It's Not the Heat, It's the Humility

Our cool and pleasant spring just took a sharp hairpin turn into a week of heat dome 90-degree blast furnace temps and so naturally, we’re heading out later this afternoon to refill the propane tank for the grill. The mulberry saplings just off the porch are showing us mercy as they stretch their long branches over the deck and give us early afternoon shade that doesn’t quit until the following day’s lunchtime. One of our nephews is here trimming the driveway and will soon help me install the window A/C unit in the living room (I managed that last year by myself and we turned it on once). All that, and trying not to move around so much, should get us through the week.

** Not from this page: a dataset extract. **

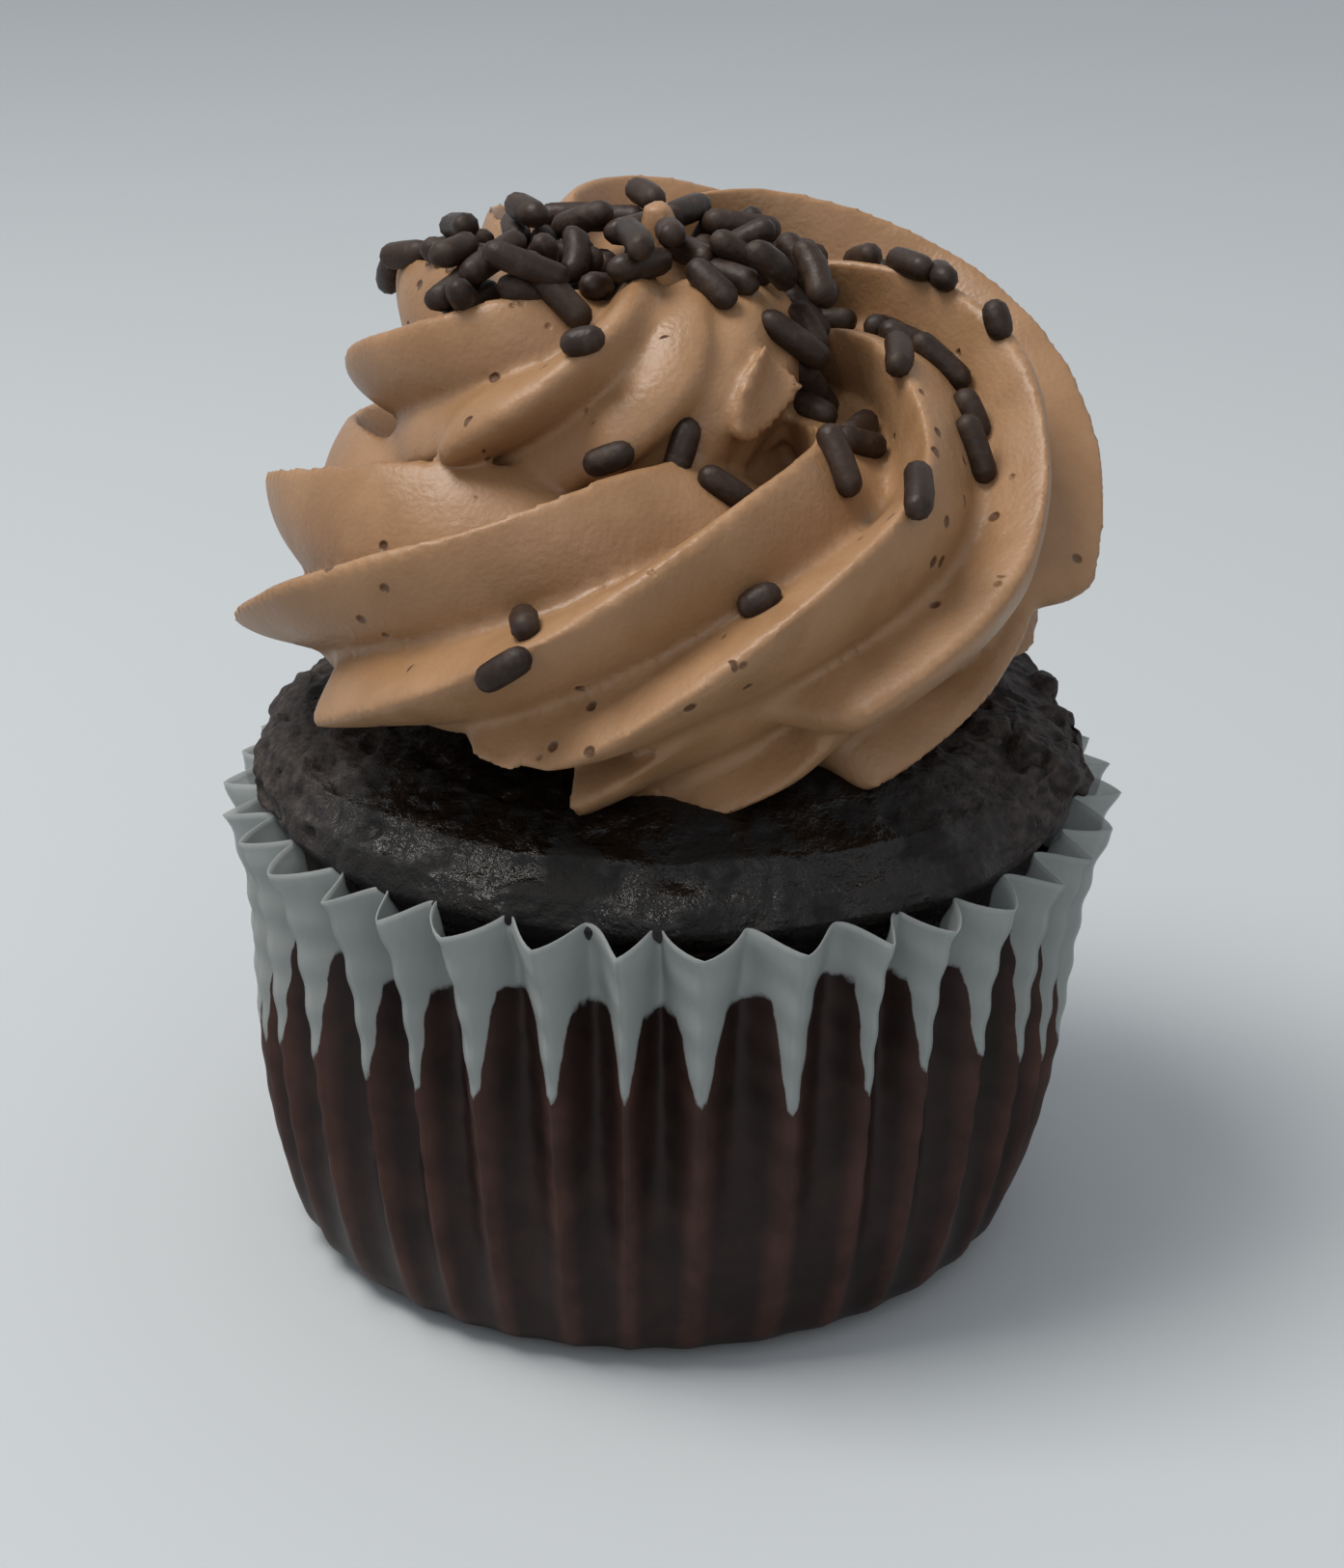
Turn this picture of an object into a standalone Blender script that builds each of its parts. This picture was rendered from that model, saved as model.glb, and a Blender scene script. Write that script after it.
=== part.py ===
"""Frosted cupcake: a pleated paper case, a domed cake and a swirl piped through a star nozzle.

Metres, +Z up. The origin is on the standing surface, under the middle of the case's rim.
"""

import math

import bmesh
import bpy
import numpy as np
from mathutils import Matrix

# Paper case
RIM_RADIUS = 0.0350
CASE_HEIGHT = 0.0350
WALL_RADIUS = 0.0325
FOOT_RADIUS = 0.0276
FOOT_ROUNDING = 0.0026
WALL_SWELL_HEIGHT = 0.009
RIM_FLARE_POWER = 8
PLEATS = 36
PLEAT_DEPTH = 0.0040
PLEAT_POINTS = 4
PLEAT_UNEVENNESS = 0.12
PAPER_THICKNESS = 0.0003
CASE_LEAN = 0.0017
WALL_LEVELS = 4
ROUNDING_LEVELS = 2

# Cake
GAP = 0.0003
CAKE_CLEARANCE = 0.0013
CAKE_BROW_RADIUS = 0.0324
CAKE_BROW_HEIGHT = 0.0385
CAKE_TOP_HEIGHT = 0.0440
CAKE_TILT = 0.035
CAKE_SEGMENTS = 48
DOME_STEPS = 7

# Frosting: stations along the piped rope. Each gives the angle walked round the cake in degrees
# (0 at +X, counter-clockwise from above), the rope's distance from the swirl's middle, its height,
# its size from centre to ridge, the angle of its first ridge, from straight up towards outside,
# how far below its centre it is pressed flat as a share of its size, and the angle past which a
# ridge on the outside is crushed.
ROPE_STATIONS = (
    (-104, 0.0180, 0.0450, 0.0088, 107, 1.00, 150),
    (-85, 0.0180, 0.0465, 0.0094, 80, 1.00, 131),
    (-68, 0.0182, 0.0475, 0.0098, 56, 1.00, 131),
    (-56, 0.0185, 0.0482, 0.0101, 26, 1.00, 130),
    (-40, 0.0188, 0.0488, 0.0100, 5, 1.00, 125),
    (-24, 0.0193, 0.0495, 0.0100, -18, 0.90, 120),
    (10, 0.0203, 0.0512, 0.0106, -50, 0.80, 118),
    (55, 0.0212, 0.0512, 0.0111, -78, 0.70, 118),
    (100, 0.0215, 0.0512, 0.0113, -100, 0.70, 118),
    (150, 0.0212, 0.0515, 0.0112, -126, 0.66, 118),
    (185, 0.0204, 0.0516, 0.0112, -158, 0.58, 117),
    (220, 0.0202, 0.0517, 0.0119, -202, 0.45, 122),
    (255, 0.0198, 0.0519, 0.0124, -246, 0.37, 132),
    (290, 0.0197, 0.0528, 0.0127, -297, 0.32, 107),
    (325, 0.0203, 0.0541, 0.0133, -339, 0.28, 104),
    (360, 0.0201, 0.0585, 0.0137, -382, 0.34, 108),
    (400, 0.0200, 0.0628, 0.0129, -434, 0.50, 115),
    (450, 0.0190, 0.0665, 0.0121, -493, 0.60, 118),
    (500, 0.0145, 0.0652, 0.0112, -562, 0.70, 115),
    (550, 0.0122, 0.0650, 0.0102, -620, 0.70, 93),
    (600, 0.0085, 0.0655, 0.0092, -686, 0.70, 100),
    (650, 0.0060, 0.0672, 0.0082, -752, 0.80, 120),
    (700, 0.0058, 0.0690, 0.0064, -815, 1.00, 150),
    (740, 0.0044, 0.0712, 0.0046, -865, 1.00, 150),
    (775, 0.0020, 0.0752, 0.0028, -905, 1.00, 150),
    (795, 0.0008, 0.0800, 0.0014, -925, 1.00, 150),
)
SWIRL_MIDDLE = (-0.0014, 0.0009)
NOZZLE_RIDGES = 7
RIDGE_SHIFT_DEG = (2.0, -2.0, 1.0, 0.0, -8.0, 6.0, 9.0)
TIER_SHIFT_DEG = (20.0, 26.0, 12.0, 0.0, 0.0, -8.0, -6.0)
RIDGE_REACH = (1.0, 0.98, 1.0, 0.97, 1.0, 1.02, 0.99)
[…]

When it gets like this, my early morning walks are a gauntlet-running adventure. Our patient and ever-hungry field spiders and orb spinners work overtime overnight to stretch their invisible gossamer nets across the paths and I barge into them full-face, blinking their sticky silken strands across my eyelashes as I call out apologies over my shoulder for wrecking their functional artwork. Every mosquito and biting fly within a 50-mile radius clears its agenda to find any exposed bit of my skin even though I’ve doused myself in all varieties of insect repellant I found in the bathroom medicine cabinet. I trudge forward, a well-marinated bug snack on two legs, windmilling my arms to distract them before they find my ears and forehead again. The air is thick with humidity and darn near sliceable. There’s not much point to hanging a load of laundry on the line—it will remain damp for days and still smell sour from perspiration and the minerals in our well water. Yesterday I got the standing floor fans out of the attic, washed the dust from the blades and set them up in the living room and upstairs bedroom. We’ll go as long as we can without turning them on.

While it’s usually five to ten degrees cooler on the land (compared to the heat-soaked concrete and asphalt of the city just a short bus trip away), the heat still tugs at our limbs and slows us down, settling us into the deck chairs or onto the grassy shaded slope at the mouth of the meadow to rest for a spell after letting the chickens out for the day. I’m tempted to shave the cats but they haven’t asked for that yet. They lie flat on the deck at our feet, lapping occasionally from the bowls of water I’ve placed nearby. No one seems hungry (except those field spiders). We just want to be still as we contemplate our place in the universe. I long for the goosebumps of February.

And it’s only June.

Every season can bring you to your knees, call you to accept what you can’t control and prod you to move your way through the challenges of ice and straight-line winds and flooding creeks that swallow up your rows of cabbage and chard. I’m not sure we understood that when we unpacked all of our things and set up house and land-keeping here twenty-five years ago. We came with a thick filter of romantic naivete and innocent respect for the wildness that surrounded us. Over time, we’ve come to listen more deeply to what the acres of old cornfields really want (to become wooded and brambly again), pay close attention as the land’s next chapter mingles with ours and try our best to stay out of her way, keeping our footprints light and loving. Life forms much smaller than we are humble us daily as we press our weight into their worlds on the way to our cars or when we’re kneeling to weed the garden. Their retaliatory bites and stings seem a small burden to bear when we consider the impact of our presence among them. Some mornings I don’t walk just so the spiders can have a shot at a decent breakfast. I’ll find some other less invasive way to pray my day into existence.

Though I don’t scroll the weather apps as much anymore, I suspect this stretch of heat and humidity will pass and we’ll find ourselves hauling out the sweaters and boots again, keeping a watchful eye on the creek during the rainy weeks of early autumn. The cats will tuck in close as the air chills and we’ll eat more soup, letting the oven warm the kitchen while it bakes our homegrown potatoes to fluffy perfection.

Until then, I’ll remind myself that humidity is good for the skin and welcome the nudge to move more slowly through whatever remains of my summer life.